No condeno las torturas a Unai Romano,
joven vasco que, hace ahora un año, fue convertido en un globo tumefacto
en una comisaría española, quedando hasta tal punto desfigurado que sus
padres sólo lo reconocieron porque en la cara seguía teniendo el mismo
lunar.
No condeno al Gobierno español, que el
pasado mes de abril estableció el estado de excepción sin consultarlo al
Parlamento y suspendió durante tres días derechos básicos recogidos en
nuestra Constitución (la libertad de movimiento y de expresión), con el
agravante de segregación racista, al impedir que los vascos viajaran a
Barcelona con ocasión de la última cumbre de la UE.
No condeno la Ley de Extranjería, que
expulsa a hombres débiles y hambrientos, los encierra en campos de
detención o los priva del derecho universal a asistencia sanitaria y
educación.
No condeno el «decretazo», que precariza
aún más el empleo, elimina los subsidios y deja a los trabajadores,
como hojarasca, a merced del cardo de los vientos de los empresarios.
No condeno, naturalmente, a Dios cuando
llueve, relampaguea o truena ni cuando la tierra tiembla ni cuando el
volcán vomita su fuego sobre los hombres.
Soy un demócrata: me importa un carajo
la muerte de niños que no son españoles; me importa un carajo la
persecución, silenciamiento y asesinato de periodistas y abogados que no
piensan como yo; me importa un carajo la esclavitud de dos mil millones
de personas que nunca podrán comprar mis libros; me importa un carajo
el recorte de libertades mientras sujete yo libremente las tijeras; y me
importa un carajo incluso la desaparición de un planeta en el que ya me
he divertido tanto. Soy un demócrata: condeno a ETA, a los que la
apoyan y a los que guardan silencio, aunque sean mudos de nacimiento; y
exijo, por tanto, que se prive de sus derechos ciudadanos a 150.000
vascos, que se les impida votar, manifestarse y reunirse, que se cierren
sus tabernas, sus editoriales, sus periódicos, incluso sus guarderías;
que se los meta luego en la cárcel, a ellos y a todos sus compinches
(desde el joven militante anti-globalización al escritorzuelo resentido)
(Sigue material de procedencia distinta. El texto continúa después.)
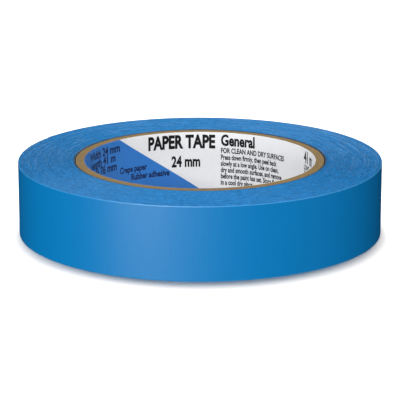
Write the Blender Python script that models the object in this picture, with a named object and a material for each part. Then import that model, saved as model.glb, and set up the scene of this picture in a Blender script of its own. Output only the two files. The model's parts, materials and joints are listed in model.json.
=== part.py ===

y que, si todo esto no es suficiente para proteger la democracia, se
pida la intervención humanitaria de nuestras gloriosas Fuerzas Armadas,
fajadas ya en la heroica reconquista de la isla Perejil.
Soy un
demócrata: he condenado a ETA. Soy un demócrata: sólo he condenado a ETA
y formo parte, por tanto, de todas las otras bandas armadas, de las más
sangrientas, las más crueles, las más destructivas organizaciones
terroristas del planeta. Soy un demócrata. Soy un cabrón.